Two-phase sampling offers a cost-effective way to validate error-prone covariate measurements in biomedical databases. Inexpensive or easy-to-obtain information is collected for the entire study in Phase I. Then, a subset of patients undergoes cost-intensive validation (e.g., expert chart review) to collect more accurate data in Phase II. When balancing primary and secondary analyses, competing models and priorities can result in poorly defined objectives for the most informative Phase II sampling criterion. Extreme tail sampling (ETS), wherein patients with the smallest and largest values of a particular quantity (like a covariate or residual) are selected, can offer great statistical efficiency in two-phase studies when focusing on a single analytic objective by targeting observations with the biggest contributions to the Fisher information. We propose an intuitive, easy-to-use approach that extends ETS to balance and prioritize explaining the largest amount of variability across multiple models of interest. Using principal components, we succinctly summarize the inherent variability of all models' error-prone exposures. Then, we sample patients with the most extreme principal components for validation. Through simulations and an application to the National Health and Nutrition Examination Survey (NHANES), the proposed strategy offered simultaneous efficiency gains across multiple models of interest. Its advantages persisted across various real-world scenarios. When designing a validation study, concentrating on a single model may be short-sighted. Strategically allocating resources more broadly balances multiple analytical goals simultaneously. Employing dimension reduction before sampling will allow this strategy to scale up well to big-data applications with many error-prone covariates.

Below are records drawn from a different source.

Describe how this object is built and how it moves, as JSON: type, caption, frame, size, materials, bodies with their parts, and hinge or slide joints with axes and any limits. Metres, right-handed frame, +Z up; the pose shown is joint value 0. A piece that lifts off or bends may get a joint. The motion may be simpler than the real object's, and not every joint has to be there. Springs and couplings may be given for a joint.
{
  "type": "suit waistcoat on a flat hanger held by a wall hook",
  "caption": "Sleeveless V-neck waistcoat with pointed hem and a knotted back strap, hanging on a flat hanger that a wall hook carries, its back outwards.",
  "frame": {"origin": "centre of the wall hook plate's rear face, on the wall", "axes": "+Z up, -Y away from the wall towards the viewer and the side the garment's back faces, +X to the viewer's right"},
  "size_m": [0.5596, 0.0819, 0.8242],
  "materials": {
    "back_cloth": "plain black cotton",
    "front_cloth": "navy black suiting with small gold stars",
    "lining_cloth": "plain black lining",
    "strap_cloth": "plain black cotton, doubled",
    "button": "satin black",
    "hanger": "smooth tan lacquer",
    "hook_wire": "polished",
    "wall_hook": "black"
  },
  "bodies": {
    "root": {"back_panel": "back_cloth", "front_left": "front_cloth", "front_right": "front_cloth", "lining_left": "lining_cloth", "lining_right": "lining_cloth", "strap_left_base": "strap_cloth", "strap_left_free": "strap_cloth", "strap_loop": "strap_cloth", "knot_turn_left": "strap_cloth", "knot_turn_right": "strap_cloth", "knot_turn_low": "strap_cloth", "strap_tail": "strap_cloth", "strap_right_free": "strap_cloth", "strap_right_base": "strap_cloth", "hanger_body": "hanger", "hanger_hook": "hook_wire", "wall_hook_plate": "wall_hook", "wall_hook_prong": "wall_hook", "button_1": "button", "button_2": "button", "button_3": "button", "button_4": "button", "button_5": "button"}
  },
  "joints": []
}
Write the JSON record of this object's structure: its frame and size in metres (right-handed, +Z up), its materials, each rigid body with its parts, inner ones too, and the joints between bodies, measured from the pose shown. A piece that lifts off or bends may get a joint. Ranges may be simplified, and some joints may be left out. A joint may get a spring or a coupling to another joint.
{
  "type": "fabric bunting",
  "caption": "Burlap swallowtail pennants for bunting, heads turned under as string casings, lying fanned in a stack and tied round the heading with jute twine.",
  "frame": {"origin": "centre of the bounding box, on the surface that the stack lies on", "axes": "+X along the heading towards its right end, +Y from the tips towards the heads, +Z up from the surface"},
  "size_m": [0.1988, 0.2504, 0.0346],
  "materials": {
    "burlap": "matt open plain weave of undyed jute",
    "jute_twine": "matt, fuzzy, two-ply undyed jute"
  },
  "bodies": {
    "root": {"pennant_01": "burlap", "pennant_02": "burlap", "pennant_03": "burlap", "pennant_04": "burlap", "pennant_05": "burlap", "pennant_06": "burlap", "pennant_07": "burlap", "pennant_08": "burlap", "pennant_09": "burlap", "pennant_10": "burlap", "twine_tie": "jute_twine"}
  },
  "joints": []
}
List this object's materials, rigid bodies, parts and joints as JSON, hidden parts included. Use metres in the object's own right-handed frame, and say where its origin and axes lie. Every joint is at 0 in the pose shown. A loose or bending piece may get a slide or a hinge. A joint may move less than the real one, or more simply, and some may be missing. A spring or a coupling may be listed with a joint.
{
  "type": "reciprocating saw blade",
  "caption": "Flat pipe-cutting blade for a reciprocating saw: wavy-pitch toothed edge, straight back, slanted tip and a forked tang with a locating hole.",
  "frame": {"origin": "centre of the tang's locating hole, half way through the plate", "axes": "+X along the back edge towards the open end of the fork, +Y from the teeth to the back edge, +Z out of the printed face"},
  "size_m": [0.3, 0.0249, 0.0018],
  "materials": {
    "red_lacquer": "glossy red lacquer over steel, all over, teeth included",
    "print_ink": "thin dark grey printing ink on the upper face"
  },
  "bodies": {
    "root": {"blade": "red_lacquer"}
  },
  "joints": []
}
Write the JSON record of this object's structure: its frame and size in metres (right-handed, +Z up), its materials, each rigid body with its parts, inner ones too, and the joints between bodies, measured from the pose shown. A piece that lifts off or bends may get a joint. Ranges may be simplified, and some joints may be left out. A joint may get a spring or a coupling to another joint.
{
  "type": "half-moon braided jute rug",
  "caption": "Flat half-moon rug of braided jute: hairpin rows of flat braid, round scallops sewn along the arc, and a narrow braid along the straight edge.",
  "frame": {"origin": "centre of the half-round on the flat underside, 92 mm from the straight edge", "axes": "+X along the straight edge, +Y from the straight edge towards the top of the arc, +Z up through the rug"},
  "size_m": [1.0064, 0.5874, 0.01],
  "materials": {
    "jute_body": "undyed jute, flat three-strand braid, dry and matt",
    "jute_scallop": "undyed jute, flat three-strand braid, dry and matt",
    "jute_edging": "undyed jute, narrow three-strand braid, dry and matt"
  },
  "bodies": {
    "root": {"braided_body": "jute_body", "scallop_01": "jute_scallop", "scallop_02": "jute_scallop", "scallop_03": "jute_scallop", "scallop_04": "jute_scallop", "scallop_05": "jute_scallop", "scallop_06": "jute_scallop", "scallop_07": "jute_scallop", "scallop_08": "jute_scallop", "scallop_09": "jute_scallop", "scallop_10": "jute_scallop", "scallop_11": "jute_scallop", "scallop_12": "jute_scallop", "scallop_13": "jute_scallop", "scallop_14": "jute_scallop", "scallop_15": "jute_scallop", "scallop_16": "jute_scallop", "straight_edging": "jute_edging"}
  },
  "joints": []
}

翻译：两阶段抽样为验证生物医学数据库中易错的协变量测量提供了一种经济有效的方法。在第一阶段，为整个研究收集廉价或易于获取的信息。随后，在第二阶段对患者子集进行成本密集的验证（例如专家图表审查）以获取更精确的数据。在平衡主要分析与次要分析时，相互竞争的模型和优先级可能导致第二阶段最具信息量的抽样标准目标定义不清。极端尾部抽样（ETS）通过选择特定量（如协变量或残差）取值最小和最大的患者，能够针对对费舍尔信息贡献最大的观测值，从而在聚焦单一分析目标的两阶段研究中提供显著的统计效率。我们提出了一种直观易用的方法，将ETS扩展至平衡并优先解释多个关注模型的最大变异量。利用主成分分析，我们简洁地总结了所有模型中易错暴露变量的固有变异性。随后，我们对具有最极端主成分的患者进行抽样验证。通过模拟实验及在美国国家健康与营养调查（NHANES）中的应用，所提出的策略在多个关注模型中实现了同步的效率提升。其优势在各种实际场景中持续存在。在设计验证研究时，仅关注单一模型可能缺乏远见。通过更广泛地战略分配资源，可同时平衡多个分析目标。在抽样前采用降维技术将使该策略能够良好地扩展至具有众多易错协变量的大数据应用场景。